> [STATED PROBLEM]
Everything in the listing should be restated word for word.

> [DATASET EXTRACT]
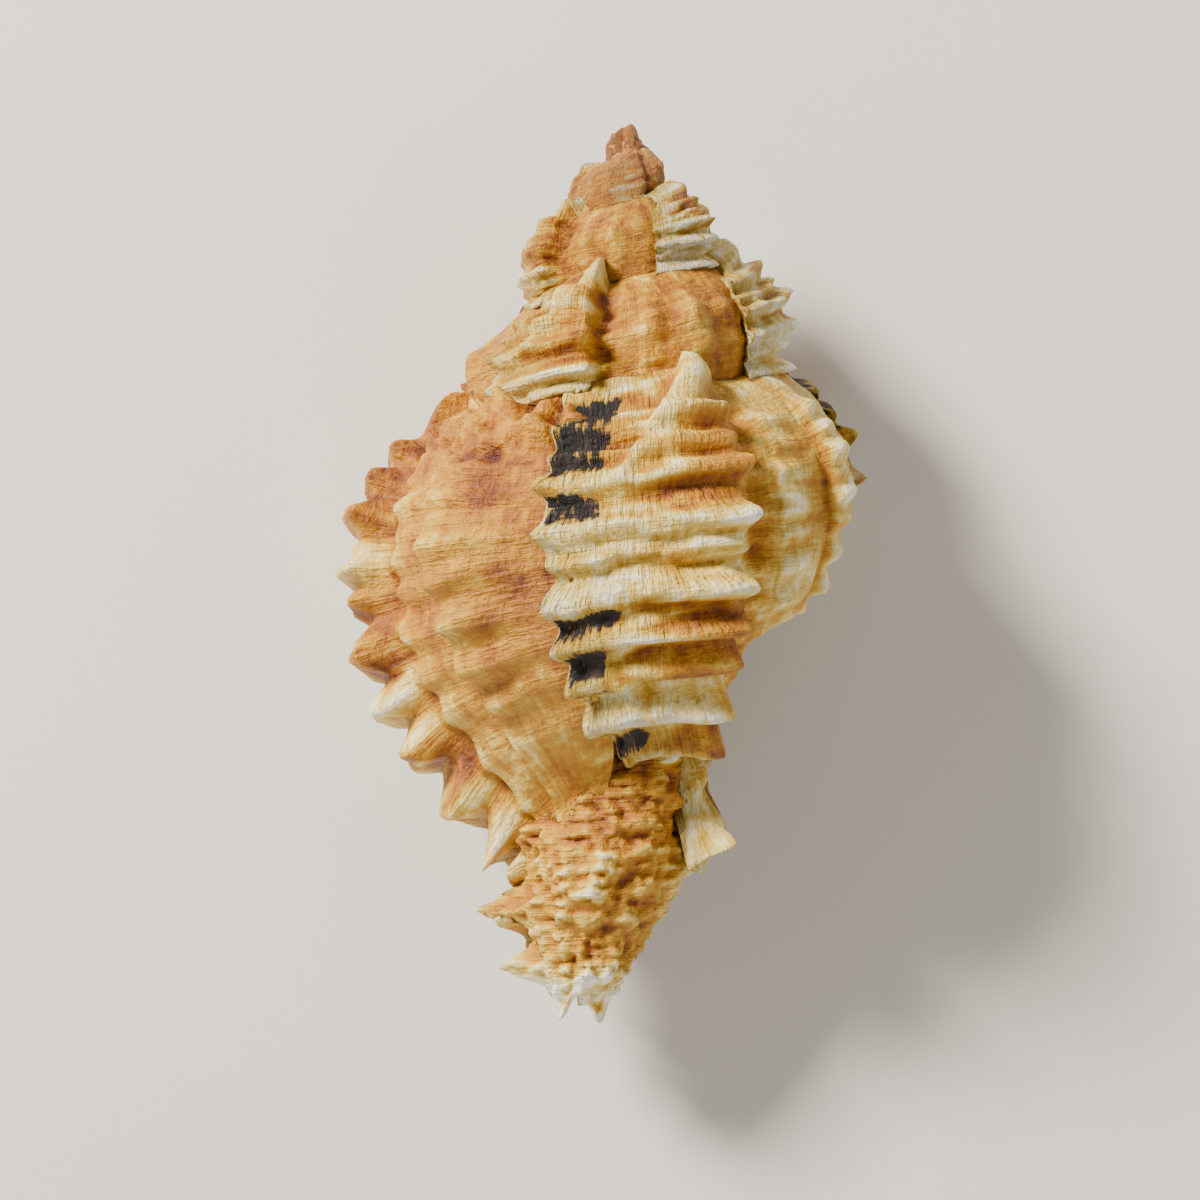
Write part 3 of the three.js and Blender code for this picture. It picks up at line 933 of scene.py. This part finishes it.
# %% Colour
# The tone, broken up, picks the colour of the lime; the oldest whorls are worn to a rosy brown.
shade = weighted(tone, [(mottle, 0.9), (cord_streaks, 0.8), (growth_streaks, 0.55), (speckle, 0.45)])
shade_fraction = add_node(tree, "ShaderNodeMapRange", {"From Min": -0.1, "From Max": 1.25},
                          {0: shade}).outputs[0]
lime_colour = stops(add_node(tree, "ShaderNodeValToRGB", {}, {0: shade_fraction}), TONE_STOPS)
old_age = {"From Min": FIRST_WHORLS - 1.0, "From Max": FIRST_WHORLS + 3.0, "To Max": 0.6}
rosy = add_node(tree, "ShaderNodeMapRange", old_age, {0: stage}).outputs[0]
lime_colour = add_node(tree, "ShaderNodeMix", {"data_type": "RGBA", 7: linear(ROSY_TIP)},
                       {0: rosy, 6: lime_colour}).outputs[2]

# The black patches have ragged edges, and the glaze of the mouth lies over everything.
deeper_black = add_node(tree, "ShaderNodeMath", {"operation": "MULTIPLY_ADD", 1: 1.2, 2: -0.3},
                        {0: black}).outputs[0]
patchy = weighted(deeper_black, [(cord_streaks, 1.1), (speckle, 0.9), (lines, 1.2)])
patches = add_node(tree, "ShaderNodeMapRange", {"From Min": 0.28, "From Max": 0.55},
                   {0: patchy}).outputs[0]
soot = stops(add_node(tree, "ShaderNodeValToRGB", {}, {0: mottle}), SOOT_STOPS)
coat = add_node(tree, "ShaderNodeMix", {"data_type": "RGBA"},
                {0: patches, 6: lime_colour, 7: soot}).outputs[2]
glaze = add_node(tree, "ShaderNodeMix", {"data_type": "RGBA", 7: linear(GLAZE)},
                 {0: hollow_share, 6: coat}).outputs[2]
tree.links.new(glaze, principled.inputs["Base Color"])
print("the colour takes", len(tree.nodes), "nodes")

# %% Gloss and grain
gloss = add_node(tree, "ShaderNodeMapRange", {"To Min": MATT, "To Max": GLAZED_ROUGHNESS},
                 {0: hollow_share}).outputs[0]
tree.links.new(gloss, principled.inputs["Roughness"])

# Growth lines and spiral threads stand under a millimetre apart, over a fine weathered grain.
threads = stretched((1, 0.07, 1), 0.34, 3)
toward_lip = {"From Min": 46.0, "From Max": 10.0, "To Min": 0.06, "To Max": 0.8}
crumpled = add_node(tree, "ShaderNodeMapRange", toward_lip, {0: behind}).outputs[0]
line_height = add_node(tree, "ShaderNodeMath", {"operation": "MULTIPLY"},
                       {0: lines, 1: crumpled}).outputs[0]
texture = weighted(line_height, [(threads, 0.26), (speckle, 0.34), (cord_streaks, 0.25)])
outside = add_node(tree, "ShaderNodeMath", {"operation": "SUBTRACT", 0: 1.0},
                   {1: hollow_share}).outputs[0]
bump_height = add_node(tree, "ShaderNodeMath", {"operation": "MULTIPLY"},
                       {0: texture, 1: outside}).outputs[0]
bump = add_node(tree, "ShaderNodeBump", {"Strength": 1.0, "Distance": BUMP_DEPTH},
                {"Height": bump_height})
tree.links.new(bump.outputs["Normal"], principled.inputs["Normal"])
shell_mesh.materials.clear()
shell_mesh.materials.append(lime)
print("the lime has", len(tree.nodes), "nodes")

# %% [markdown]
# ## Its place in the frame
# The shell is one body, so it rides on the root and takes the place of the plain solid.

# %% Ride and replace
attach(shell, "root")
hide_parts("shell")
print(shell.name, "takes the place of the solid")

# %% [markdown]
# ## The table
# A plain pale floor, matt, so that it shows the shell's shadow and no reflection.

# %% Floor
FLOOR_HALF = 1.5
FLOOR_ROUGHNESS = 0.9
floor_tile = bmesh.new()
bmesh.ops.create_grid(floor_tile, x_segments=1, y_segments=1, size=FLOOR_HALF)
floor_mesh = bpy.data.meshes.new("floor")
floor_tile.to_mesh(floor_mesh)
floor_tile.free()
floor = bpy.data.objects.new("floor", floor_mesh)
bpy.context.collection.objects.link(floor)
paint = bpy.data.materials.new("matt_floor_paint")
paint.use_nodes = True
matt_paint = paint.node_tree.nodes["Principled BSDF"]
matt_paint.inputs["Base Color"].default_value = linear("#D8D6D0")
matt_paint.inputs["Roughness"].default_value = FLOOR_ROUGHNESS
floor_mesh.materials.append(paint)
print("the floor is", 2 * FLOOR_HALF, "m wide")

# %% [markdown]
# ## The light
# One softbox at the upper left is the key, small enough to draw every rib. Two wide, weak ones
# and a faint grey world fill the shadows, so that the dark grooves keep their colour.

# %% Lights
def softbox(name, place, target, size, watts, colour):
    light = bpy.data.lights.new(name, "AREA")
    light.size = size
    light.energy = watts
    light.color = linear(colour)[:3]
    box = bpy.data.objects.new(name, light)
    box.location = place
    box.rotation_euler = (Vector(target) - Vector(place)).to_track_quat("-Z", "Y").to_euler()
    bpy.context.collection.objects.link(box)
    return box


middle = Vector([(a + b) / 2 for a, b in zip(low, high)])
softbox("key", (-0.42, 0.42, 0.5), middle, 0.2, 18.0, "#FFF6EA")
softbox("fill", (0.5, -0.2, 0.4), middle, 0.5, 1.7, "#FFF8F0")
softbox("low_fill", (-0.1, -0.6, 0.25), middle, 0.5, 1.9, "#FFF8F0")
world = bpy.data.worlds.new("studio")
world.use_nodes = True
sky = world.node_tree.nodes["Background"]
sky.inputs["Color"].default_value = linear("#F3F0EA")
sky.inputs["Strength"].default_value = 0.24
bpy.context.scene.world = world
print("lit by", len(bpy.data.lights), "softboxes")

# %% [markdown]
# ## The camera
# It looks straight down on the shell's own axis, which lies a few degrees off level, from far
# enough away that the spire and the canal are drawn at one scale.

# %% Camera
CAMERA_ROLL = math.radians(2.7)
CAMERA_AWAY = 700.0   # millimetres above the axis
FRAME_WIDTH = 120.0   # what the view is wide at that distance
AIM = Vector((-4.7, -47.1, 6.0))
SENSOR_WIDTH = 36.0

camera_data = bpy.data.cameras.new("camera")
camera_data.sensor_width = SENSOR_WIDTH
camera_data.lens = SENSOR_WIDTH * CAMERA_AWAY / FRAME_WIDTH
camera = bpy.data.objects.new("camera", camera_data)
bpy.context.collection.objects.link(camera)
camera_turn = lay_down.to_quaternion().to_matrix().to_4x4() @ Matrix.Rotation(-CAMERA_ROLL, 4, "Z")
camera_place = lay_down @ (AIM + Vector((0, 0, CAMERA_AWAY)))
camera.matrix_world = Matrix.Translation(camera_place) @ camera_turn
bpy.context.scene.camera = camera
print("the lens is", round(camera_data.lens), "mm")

> [WRITTEN RESPONSE]
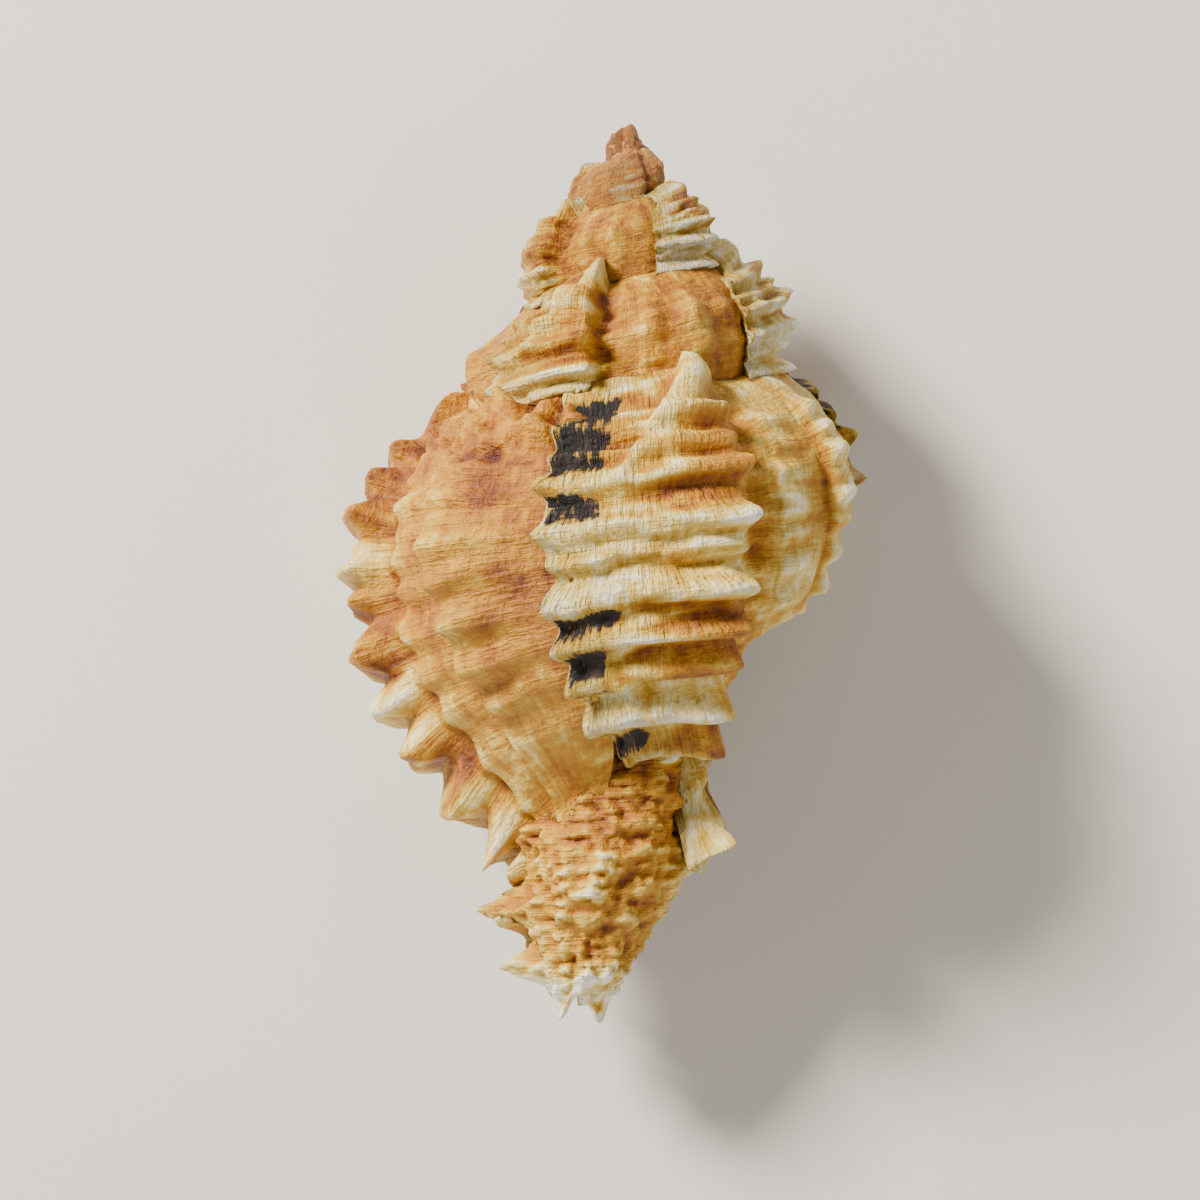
Write part 3 of the three.js and Blender code for this picture. It picks up at line 933 of scene.py. This part finishes it.
# %% Colour
# The tone, broken up, picks the colour of the lime; the oldest whorls are worn to a rosy brown.
shade = weighted(tone, [(mottle, 0.9), (cord_streaks, 0.8), (growth_streaks, 0.55), (speckle, 0.45)])
shade_fraction = add_node(tree, "ShaderNodeMapRange", {"From Min": -0.1, "From Max": 1.25},
                          {0: shade}).outputs[0]
lime_colour = stops(add_node(tree, "ShaderNodeValToRGB", {}, {0: shade_fraction}), TONE_STOPS)
old_age = {"From Min": FIRST_WHORLS - 1.0, "From Max": FIRST_WHORLS + 3.0, "To Max": 0.6}
rosy = add_node(tree, "ShaderNodeMapRange", old_age, {0: stage}).outputs[0]
lime_colour = add_node(tree, "ShaderNodeMix", {"data_type": "RGBA", 7: linear(ROSY_TIP)},
                       {0: rosy, 6: lime_colour}).outputs[2]

# The black patches have ragged edges, and the glaze of the mouth lies over everything.
deeper_black = add_node(tree, "ShaderNodeMath", {"operation": "MULTIPLY_ADD", 1: 1.2, 2: -0.3},
                        {0: black}).outputs[0]
patchy = weighted(deeper_black, [(cord_streaks, 1.1), (speckle, 0.9), (lines, 1.2)])
patches = add_node(tree, "ShaderNodeMapRange", {"From Min": 0.28, "From Max": 0.55},
                   {0: patchy}).outputs[0]
soot = stops(add_node(tree, "ShaderNodeValToRGB", {}, {0: mottle}), SOOT_STOPS)
coat = add_node(tree, "ShaderNodeMix", {"data_type": "RGBA"},
                {0: patches, 6: lime_colour, 7: soot}).outputs[2]
glaze = add_node(tree, "ShaderNodeMix", {"data_type": "RGBA", 7: linear(GLAZE)},
                 {0: hollow_share, 6: coat}).outputs[2]
tree.links.new(glaze, principled.inputs["Base Color"])
print("the colour takes", len(tree.nodes), "nodes")

# %% Gloss and grain
gloss = add_node(tree, "ShaderNodeMapRange", {"To Min": MATT, "To Max": GLAZED_ROUGHNESS},
                 {0: hollow_share}).outputs[0]
tree.links.new(gloss, principled.inputs["Roughness"])

# Growth lines and spiral threads stand under a millimetre apart, over a fine weathered grain.
threads = stretched((1, 0.07, 1), 0.34, 3)
toward_lip = {"From Min": 46.0, "From Max": 10.0, "To Min": 0.06, "To Max": 0.8}
crumpled = add_node(tree, "ShaderNodeMapRange", toward_lip, {0: behind}).outputs[0]
line_height = add_node(tree, "ShaderNodeMath", {"operation": "MULTIPLY"},
                       {0: lines, 1: crumpled}).outputs[0]
texture = weighted(line_height, [(threads, 0.26), (speckle, 0.34), (cord_streaks, 0.25)])
outside = add_node(tree, "ShaderNodeMath", {"operation": "SUBTRACT", 0: 1.0},
                   {1: hollow_share}).outputs[0]
bump_height = add_node(tree, "ShaderNodeMath", {"operation": "MULTIPLY"},
                       {0: texture, 1: outside}).outputs[0]
bump = add_node(tree, "ShaderNodeBump", {"Strength": 1.0, "Distance": BUMP_DEPTH},
                {"Height": bump_height})
tree.links.new(bump.outputs["Normal"], principled.inputs["Normal"])
shell_mesh.materials.clear()
shell_mesh.materials.append(lime)
print("the lime has", len(tree.nodes), "nodes")

# %% [markdown]
# ## Its place in the frame
# The shell is one body, so it rides on the root and takes the place of the plain solid.

# %% Ride and replace
attach(shell, "root")
hide_parts("shell")
print(shell.name, "takes the place of the solid")

# %% [markdown]
# ## The table
# A plain pale floor, matt, so that it shows the shell's shadow and no reflection.

# %% Floor
FLOOR_HALF = 1.5
FLOOR_ROUGHNESS = 0.9
floor_tile = bmesh.new()
bmesh.ops.create_grid(floor_tile, x_segments=1, y_segments=1, size=FLOOR_HALF)
floor_mesh = bpy.data.meshes.new("floor")
floor_tile.to_mesh(floor_mesh)
floor_tile.free()
floor = bpy.data.objects.new("floor", floor_mesh)
bpy.context.collection.objects.link(floor)
paint = bpy.data.materials.new("matt_floor_paint")
paint.use_nodes = True
matt_paint = paint.node_tree.nodes["Principled BSDF"]
matt_paint.inputs["Base Color"].default_value = linear("#D8D6D0")
matt_paint.inputs["Roughness"].default_value = FLOOR_ROUGHNESS
floor_mesh.materials.append(paint)
print("the floor is", 2 * FLOOR_HALF, "m wide")

# %% [markdown]
# ## The light
# One softbox at the upper left is the key, small enough to draw every rib. Two wide, weak ones
# and a faint grey world fill the shadows, so that the dark grooves keep their colour.

# %% Lights
def softbox(name, place, target, size, watts, colour):
    light = bpy.data.lights.new(name, "AREA")
    light.size = size
    light.energy = watts
    light.color = linear(colour)[:3]
    box = bpy.data.objects.new(name, light)
    box.location = place
    box.rotation_euler = (Vector(target) - Vector(place)).to_track_quat("-Z", "Y").to_euler()
    bpy.context.collection.objects.link(box)
    return box


middle = Vector([(a + b) / 2 for a, b in zip(low, high)])
softbox("key", (-0.42, 0.42, 0.5), middle, 0.2, 18.0, "#FFF6EA")
softbox("fill", (0.5, -0.2, 0.4), middle, 0.5, 1.7, "#FFF8F0")
softbox("low_fill", (-0.1, -0.6, 0.25), middle, 0.5, 1.9, "#FFF8F0")
world = bpy.data.worlds.new("studio")
world.use_nodes = True
sky = world.node_tree.nodes["Background"]
sky.inputs["Color"].default_value = linear("#F3F0EA")
sky.inputs["Strength"].default_value = 0.24
bpy.context.scene.world = world
print("lit by", len(bpy.data.lights), "softboxes")

# %% [markdown]
# ## The camera
# It looks straight down on the shell's own axis, which lies a few degrees off level, from far
# enough away that the spire and the canal are drawn at one scale.

# %% Camera
CAMERA_ROLL = math.radians(2.7)
CAMERA_AWAY = 700.0   # millimetres above the axis
FRAME_WIDTH = 120.0   # what the view is wide at that distance
AIM = Vector((-4.7, -47.1, 6.0))
SENSOR_WIDTH = 36.0

camera_data = bpy.data.cameras.new("camera")
camera_data.sensor_width = SENSOR_WIDTH
camera_data.lens = SENSOR_WIDTH * CAMERA_AWAY / FRAME_WIDTH
camera = bpy.data.objects.new("camera", camera_data)
bpy.context.collection.objects.link(camera)
camera_turn = lay_down.to_quaternion().to_matrix().to_4x4() @ Matrix.Rotation(-CAMERA_ROLL, 4, "Z")
camera_place = lay_down @ (AIM + Vector((0, 0, CAMERA_AWAY)))
camera.matrix_world = Matrix.Translation(camera_place) @ camera_turn
bpy.context.scene.camera = camera
print("the lens is", round(camera_data.lens), "mm")